Number of cache blocks written to disk.

h2d_blocks_copied

h2d_blocks_copied: int = 0

source

Number of cache blocks copied from host to device.

input_tokens

input_tokens: int = 0

source

Number of tokens processed as new input (cache misses).

nixl_read_blocks

nixl_read_blocks: int = 0

source

Number of cache blocks read via NIXL (dKV GET).

nixl_read_blocks_local

nixl_read_blocks_local: int = 0

source

NIXL reads from co-located (default) block store.

nixl_read_blocks_remote

nixl_read_blocks_remote: int = 0

source

NIXL reads from non-default (remote) block stores.

nixl_read_bytes

nixl_read_bytes: int = 0

source

Total bytes transferred via NIXL READ.

nixl_read_gib_per_s

property nixl_read_gib_per_s: float

source

NIXL READ throughput in GiB/s.

nixl_read_latency_avg_ms

property nixl_read_latency_avg_ms: float

source

Average NIXL READ transfer latency in milliseconds.

nixl_read_latency_count

nixl_read_latency_count: int = 0

source

Number of NIXL READ transfer completions.
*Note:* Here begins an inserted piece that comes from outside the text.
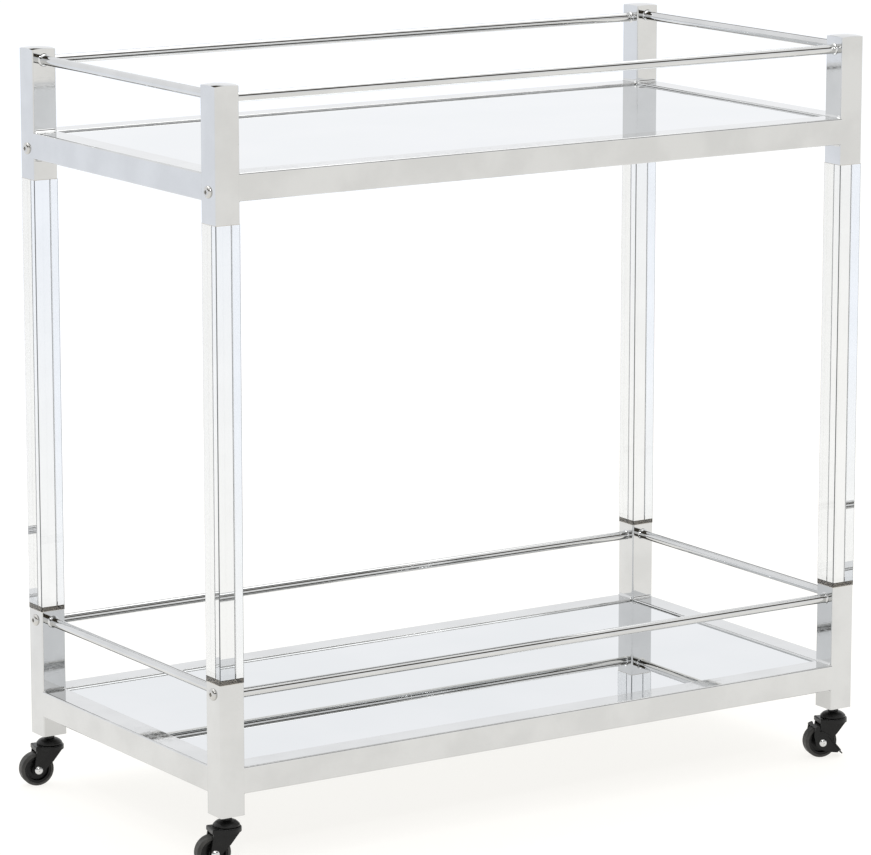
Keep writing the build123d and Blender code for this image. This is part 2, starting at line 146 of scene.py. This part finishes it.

nixl_read_latency_total_ms

nixl_read_latency_total_ms: float = 0.0

source

Cumulative NIXL READ transfer latency in milliseconds.

nixl_write_blocks

nixl_write_blocks: int = 0

source

Number of cache blocks written via NIXL (dKV PUT).

nixl_write_bytes

nixl_write_bytes: int = 0

source

Total bytes transferred via NIXL WRITE.

nixl_write_gib_per_s

property nixl_write_gib_per_s: float

source

NIXL WRITE throughput in GiB/s.

nixl_write_latency_avg_ms

property nixl_write_latency_avg_ms: float

source

Average NIXL WRITE transfer latency in milliseconds.

nixl_write_latency_count

nixl_write_latency_count: int = 0

source

Number of NIXL WRITE transfer completions.

nixl_write_latency_total_ms

nixl_write_latency_total_ms: float = 0.0

source

Cumulative NIXL WRITE transfer latency in milliseconds.

prompt_tokens

property prompt_tokens: int

source

Total number of prompt tokens (input + cached).

Returns:

Sum of input_tokens and cache_tokens.

remote_read_ratio

property remote_read_ratio: float

source

Fraction of NIXL reads hitting non-default (remote) block stores.

rpc_acquire_latency_avg_ms

property rpc_acquire_latency_avg_ms: float

source

Average dKV acquire_blocks RPC latency in milliseconds.

rpc_acquire_latency_count

rpc_acquire_latency_count: int = 0

source

Number of acquire_blocks RPC calls.

rpc_acquire_latency_total_ms

rpc_acquire_latency_total_ms: float = 0.0

source

Cumulative dKV acquire_blocks RPC latency in milliseconds.

rpc_read_latency_avg_ms

property rpc_read_latency_avg_ms: float

source

Average dKV read_blocks RPC latency in milliseconds.

rpc_read_latency_count

rpc_read_latency_count: int = 0

source

Number of read_blocks RPC calls.

rpc_read_latency_total_ms

rpc_read_latency_total_ms: float = 0.0

source

Cumulative dKV read_blocks RPC latency in milliseconds.